On the third Armistice Day, November 11, 1921, the Seattle Garden Club planted the first 25 elm trees that line Des Moines Memorial Way South. Other communities held their own commemorations, and many have monuments in honor of their citizens who gave their lives in service of their country. In 1938 Armistice Day was officially made a legal public holiday. After so many more men and women served in World War II and the Korean War, the name was changed to Veterans Day in 1954 to honor veterans of all wars.
Happy Birthday, Washington
On November 11, 1889, Washington became a state when U.S. President Benjamin Harrison signed the bill admitting it into the Union. Territorial Governor Elisha P. Ferry received the good news via telegram from U.S. Secretary of State James Blaine, who stated that the proclamation was signed "at five o'clock and twenty-seven minutes this afternoon."
Washingtonians had been seeking self-governance for years. The region was made part of Oregon Territory, which was created in 1848, but folks living north of the Columbia River resented their distance from the territorial capital, located first at Oregon City but moved to Salem in 1851. Calls for a separate territory that started at a convention in 1851 led to the establishment of Washington Territory in 1853.
After Oregon became a state in 1859, Washington Territory was expanded to include all of Idaho and parts of Montana and Wyoming. President Lincoln severed these in 1863 when he signed legislation creating Idaho Territory and establishing Washington's current boundaries. Washington Territory's residents began their long campaign for statehood, but it was not until 1878 that the first bill to authorize it was introduced in Congress. Some argued that it made the most sense to divide the territory into two states along the crest of the Cascades (an idea that never quite dies), but Washington ultimately joined the Union in one piece.
NEWS THEN, HISTORY NOW
Cause for Celebration
Seattle got its start on November 13, 1851, when the Denny party landed at Alki Point, and the city has held numerous celebrations to mark the occasion. On November 13, 1905, a monument was dedicated in West Seattle; on November 13, 1951, Murray Morgan's Skid Road was published as part of a city-wide centennial celebration; and on November 13, 2001, the Denny party landed again.

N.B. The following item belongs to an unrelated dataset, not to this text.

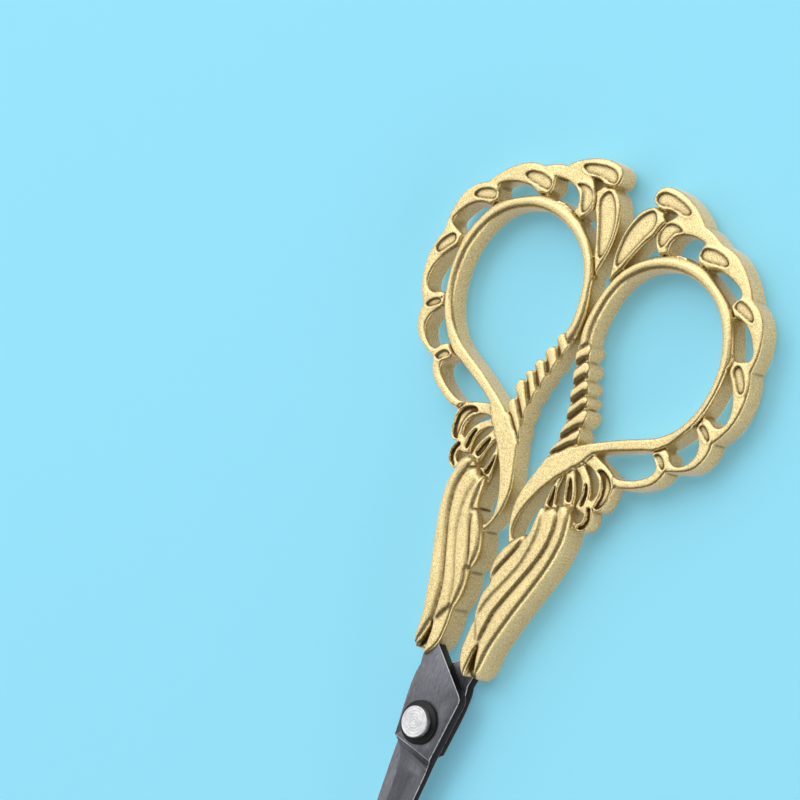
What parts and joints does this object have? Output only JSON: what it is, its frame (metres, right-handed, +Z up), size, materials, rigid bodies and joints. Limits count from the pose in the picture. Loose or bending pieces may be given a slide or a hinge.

On November 11, 1875, Columbia County was formed out of Walla Walla County, with Dayton as the county seat. Dayton officially became a city in 1877, but the incorporation was later nullified by a lawsuit over taxation. The city re-incorporated on November 10, 1881.
On November 12, 1875, the Washington Territorial Legislature incorporated Tacoma. In 1881 a neighboring town, called New Tacoma, was also incorporated by the territorial legislature, and in 1884 a state law took effect that merged what had been Old Tacoma (also known as Tacoma City) and New Tacoma into a single entity.